Divorce is inherently an emotional time. As the financial toll of a legal separation looms overhead, it is easy to overlook the need for a new estate plan. Issues such as child support, custody, and property division can dominate your train of thought, causing you to lose sight of your long-term future.

While your divorce is pending, you are still technically married, meaning, that your spouse may have authority to control your medical care should you become disabled. In the event of your death, your spouse is likely to inherit your property under a prior will or the laws that regulate the distribution of your estate if you do not leave behind a will. If you have previously given your spouse authority under power of attorney, he or she could abuse that power to sell your property or borrow money in your name – possibly leaving you with no recourse.

After a divorce, your ex-spouse is treated as though having died before you and is effectively taken out of the will. However, even though your spouse may not directly inherit from you, he or she may do so indirectly. If you have children who are minors at the time of your death, the court is likely to appoint your ex-spouse as their guardian and conservator. Accordingly, he or she would also have complete access and control to any property left to minor children.

While the law provides some protection for a will or trust, it may not do so for most of your property. Property, such as retirement and investment accounts, goes to beneficiaries designated for those accounts, not in your will.
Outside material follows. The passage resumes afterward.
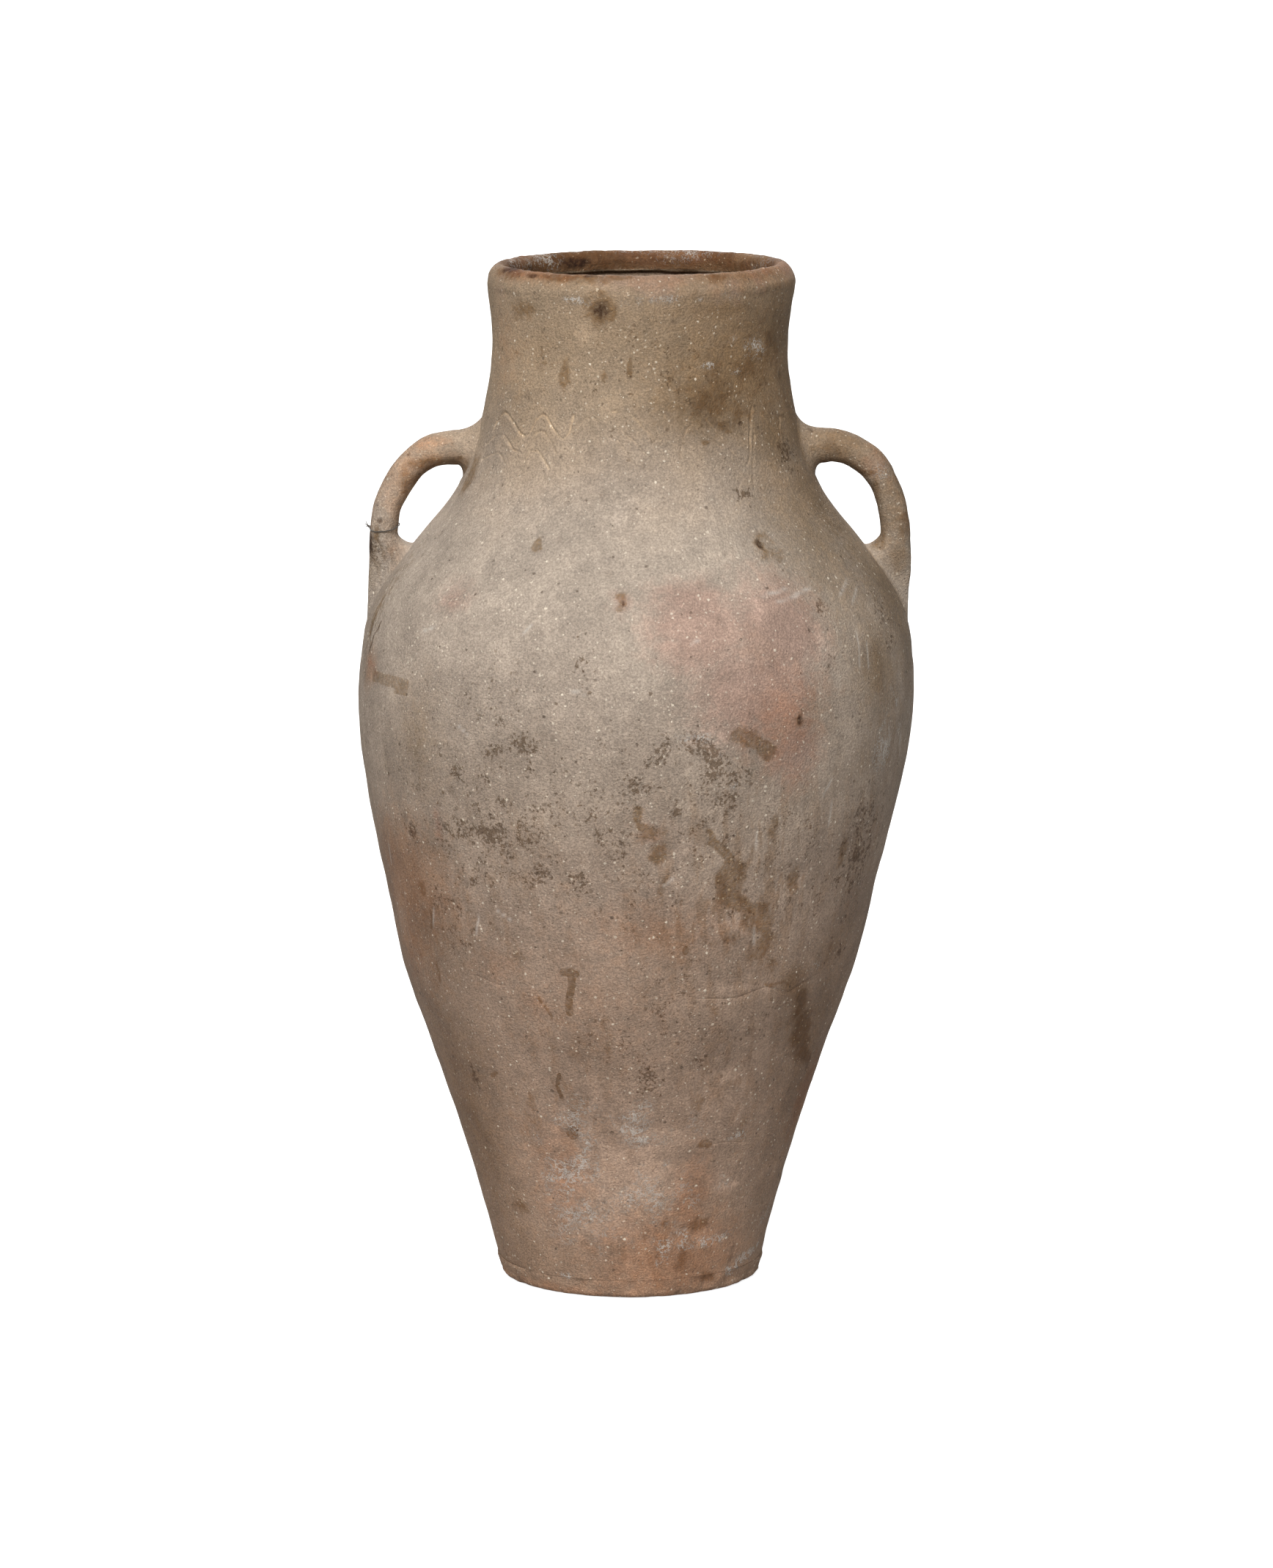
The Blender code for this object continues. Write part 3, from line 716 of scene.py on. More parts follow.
def link(tree, source, target):
    if isinstance(source, bpy.types.NodeSocket):
        tree.links.new(source, target)
    else:
        target.default_value = source


def mathNode(tree, operation, a, b=0.0, clamp=False):
    node = tree.nodes.new("ShaderNodeMath")
    node.operation = operation
    node.use_clamp = clamp
    link(tree, a, node.inputs[0])
    link(tree, b, node.inputs[1])
    return node.outputs[0]


def times(tree, a, b):
    return mathNode(tree, "MULTIPLY", a, b)


def plus(tree, a, b, clamp=False):
    return mathNode(tree, "ADD", a, b, clamp)


def minus(tree, a, b, clamp=False):
    return mathNode(tree, "SUBTRACT", a, b, clamp)


def vectorNode(tree, operation, a, b):
    node = tree.nodes.new("ShaderNodeVectorMath")
    node.operation = operation
    link(tree, a, node.inputs[0])
    link(tree, b, node.inputs[1])
    return node.outputs[0]


def noiseNode(tree, vector, size, detail=3.0, rough=0.55, warp=0.0):
    # size is the width of one blotch in metres
    node = tree.nodes.new("ShaderNodeTexNoise")
    link(tree, vector, node.inputs["Vector"])
    if isinstance(size, bpy.types.NodeSocket):
        link(tree, mathNode(tree, "DIVIDE", 1.0, size), node.inputs["Scale"])
    else:
        node.inputs["Scale"].default_value = 1 / size
    node.inputs["Detail"].default_value = detail
    node.inputs["Roughness"].default_value = rough
    node.inputs["Distortion"].default_value = warp
    return node


def rangeNode(tree, value, low, high, toLow=0.0, toHigh=1.0):
    node = tree.nodes.new("ShaderNodeMapRange")
    node.interpolation_type = "SMOOTHSTEP"
    sockets = ("Value", "From Min", "From Max", "To Min", "To Max")
    for socket, given in zip(sockets, (value, low, high, toLow, toHigh)):
        link(tree, given, node.inputs[socket])
    return node.outputs[0]


def mixNode(tree, amount, a, b, blend="MIX"):
    node = tree.nodes.new("ShaderNodeMix")
    node.data_type = "RGBA"
    node.blend_type = blend
    link(tree, amount, node.inputs[0])
    for socket, given in ((node.inputs[6], a), (node.inputs[7], b)):
        if isinstance(given, (tuple, list)):
            given = (*given[:3], 1)
        link(tree, given, socket)
    return node.outputs[2]


def makeMottle():
    # slow blotches, small blotches and fine grain of hand-built clay, each about 0 to 1
    group, start, end = newGroup("clayMottle", [
        ("Vector", "NodeSocketVector", None), ("Blotch Size", "NodeSocketFloat", 0.06),
        ("Grain Size", "NodeSocketFloat", 0.0016),
    ], [("Broad", "NodeSocketFloat"), ("Fine", "NodeSocketFloat"), ("Grain", "NodeSocketFloat")])
    place = start.outputs["Vector"]
    broad = noiseNode(group, place, start.outputs["Blotch Size"], 6, 0.62, 0.3).outputs[0]
    fine = noiseNode(group, place, 0.009, 6, 0.7, 0.3).outputs[0]
    grain = noiseNode(group, place, start.outputs["Grain Size"], 3, 0.75).outputs[0]
    link(group, rangeNode(group, broad, 0.28, 0.72), end.inputs["Broad"])
    link(group, rangeNode(group, fine, 0.28, 0.72), end.inputs["Fine"])
    link(group, rangeNode(group, grain, 0.28, 0.72), end.inputs["Grain"])
    return group


def makeSpecks():
    # scattered specks of mixed size; Amount is the share of cells that hold one
    group, start, end = newGroup("claySpecks", [
        ("Vector", "NodeSocketVector", None), ("Spacing", "NodeSocketFloat", 0.004),
        ("Size", "NodeSocketFloat", 0.3), ("Amount", "NodeSocketFloat", 0.4),
    ], [("Mask", "NodeSocketFloat")])
    wiggle = noiseNode(group, start.outputs["Vector"], 0.0016, 2, 0.6).outputs["Color"]
    wiggle = vectorNode(group, "SUBTRACT", wiggle, (0.5, 0.5, 0.5))
    wiggle = vectorNode(group, "MULTIPLY", wiggle, (0.0020, 0.0020, 0.0020))
    place = vectorNode(group, "ADD", start.outputs["Vector"], wiggle)
    cells = group.nodes.new("ShaderNodeTexVoronoi")
    link(group, place, cells.inputs["Vector"])
    link(group, mathNode(group, "DIVIDE", 1.0, start.outputs["Spacing"]), cells.inputs["Scale"])
    chance = group.nodes.new("ShaderNodeSeparateColor")
    link(group, cells.outputs["Color"], chance.inputs[0])
    reach = times(group, start.outputs["Size"], mathNode(group, "POWER", chance.outputs[1], 2.5))
    reach = plus(group, reach, times(group, start.outputs["Size"], 0.4))
    spot = rangeNode(group, cells.outputs["Distance"], reach, times(group, reach, 0.6))
    present = mathNode(group, "LESS_THAN", chance.outputs[0], start.outputs["Amount"])
    bright = plus(group, 0.45, times(group, chance.outputs[2], 0.55))
    link(group, times(group, times(group, spot, present), bright), end.inputs["Mask"])
    return group


def makeStreaks():
    # brush and drag marks: Along is their length up the pot, Across their width; Twist leans them over
    group, start, end = newGroup("brushStreaks", [
        ("Vector", "NodeSocketVector", None), ("Twist", "NodeSocketFloat", 0.0),
        ("Across", "NodeSocketFloat", 0.003), ("Along", "NodeSocketFloat", 0.05),
    ], [("Streak", "NodeSocketFloat")])
    parts = group.nodes.new("ShaderNodeSeparateXYZ")
    link(group, start.outputs["Vector"], parts.inputs[0])
    turned = group.nodes.new("ShaderNodeVectorRotate")
    turned.rotation_type = "Z_AXIS"
    link(group, start.outputs["Vector"], turned.inputs["Vector"])
    link(group, times(group, parts.outputs[2], start.outputs["Twist"]), turned.inputs["Angle"])
    squeeze = group.nodes.new("ShaderNodeCombineXYZ")
    across = mathNode(group, "DIVIDE", 1.0, start.outputs["Across"])
    link(group, across, squeeze.inputs[0])
    link(group, across, squeeze.inputs[1])
    link(group, mathNode(group, "DIVIDE", 1.0, start.outputs["Along"]), squeeze.inputs[2])
    place = vectorNode(group, "MULTIPLY", turned.outputs[0], squeeze.outputs[0])
    streak = noiseNode(group, place, 1.0, 4, 0.65).outputs[0]
    link(group, rangeNode(group, streak, 0.34, 0.68), end.inputs["Streak"])
    return group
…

Failing to update these designations after a divorce may mean your ex-spouse will receive your largest assets after your death.

It is imperative to review your estate plan with your attorney during a divorce to avoid this situation. While the process can be overwhelming, do not overlook this critical part of your future. Divorce is a major life change and it may be necessary to revoke prior documents and establish a new plan. A new estate plan will allow you to plan for your future and provide much needed peace of mind.